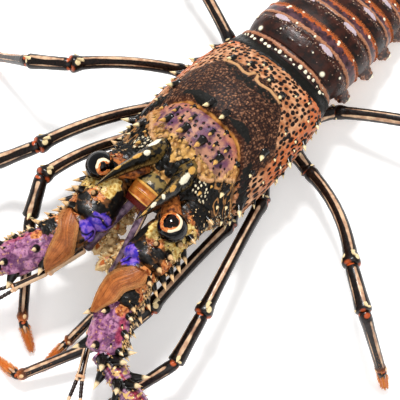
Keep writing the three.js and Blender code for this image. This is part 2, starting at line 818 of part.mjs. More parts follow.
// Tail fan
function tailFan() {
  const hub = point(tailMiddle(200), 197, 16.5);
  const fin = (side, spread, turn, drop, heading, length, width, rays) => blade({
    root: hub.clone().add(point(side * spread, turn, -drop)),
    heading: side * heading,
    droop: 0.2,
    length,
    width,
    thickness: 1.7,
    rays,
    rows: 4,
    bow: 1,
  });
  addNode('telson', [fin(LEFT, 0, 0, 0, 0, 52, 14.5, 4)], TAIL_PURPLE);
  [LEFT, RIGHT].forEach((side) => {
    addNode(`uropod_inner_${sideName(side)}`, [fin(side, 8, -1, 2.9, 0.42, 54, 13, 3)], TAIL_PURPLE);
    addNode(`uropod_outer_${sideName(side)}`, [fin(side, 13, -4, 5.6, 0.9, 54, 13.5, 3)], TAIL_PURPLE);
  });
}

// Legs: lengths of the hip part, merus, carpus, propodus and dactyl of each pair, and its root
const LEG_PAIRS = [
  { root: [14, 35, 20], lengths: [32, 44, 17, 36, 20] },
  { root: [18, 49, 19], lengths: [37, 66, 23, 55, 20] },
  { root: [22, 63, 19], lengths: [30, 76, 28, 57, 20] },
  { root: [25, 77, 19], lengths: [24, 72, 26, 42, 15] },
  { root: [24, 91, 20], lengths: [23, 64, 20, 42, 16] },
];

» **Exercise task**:
Return each line of the data exactly as written above.

» **Solution for this problem**:
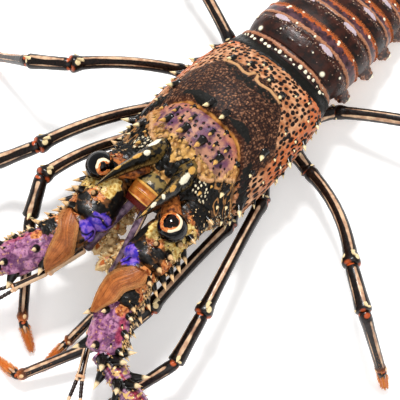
Keep writing the three.js and Blender code for this image. This is part 2, starting at line 818 of part.mjs. More parts follow.
// Tail fan
function tailFan() {
  const hub = point(tailMiddle(200), 197, 16.5);
  const fin = (side, spread, turn, drop, heading, length, width, rays) => blade({
    root: hub.clone().add(point(side * spread, turn, -drop)),
    heading: side * heading,
    droop: 0.2,
    length,
    width,
    thickness: 1.7,
    rays,
    rows: 4,
    bow: 1,
  });
  addNode('telson', [fin(LEFT, 0, 0, 0, 0, 52, 14.5, 4)], TAIL_PURPLE);
  [LEFT, RIGHT].forEach((side) => {
    addNode(`uropod_inner_${sideName(side)}`, [fin(side, 8, -1, 2.9, 0.42, 54, 13, 3)], TAIL_PURPLE);
    addNode(`uropod_outer_${sideName(side)}`, [fin(side, 13, -4, 5.6, 0.9, 54, 13.5, 3)], TAIL_PURPLE);
  });
}

// Legs: lengths of the hip part, merus, carpus, propodus and dactyl of each pair, and its root
const LEG_PAIRS = [
  { root: [14, 35, 20], lengths: [32, 44, 17, 36, 20] },
  { root: [18, 49, 19], lengths: [37, 66, 23, 55, 20] },
  { root: [22, 63, 19], lengths: [30, 76, 28, 57, 20] },
  { root: [25, 77, 19], lengths: [24, 72, 26, 42, 15] },
  { root: [24, 91, 20], lengths: [23, 64, 20, 42, 16] },
];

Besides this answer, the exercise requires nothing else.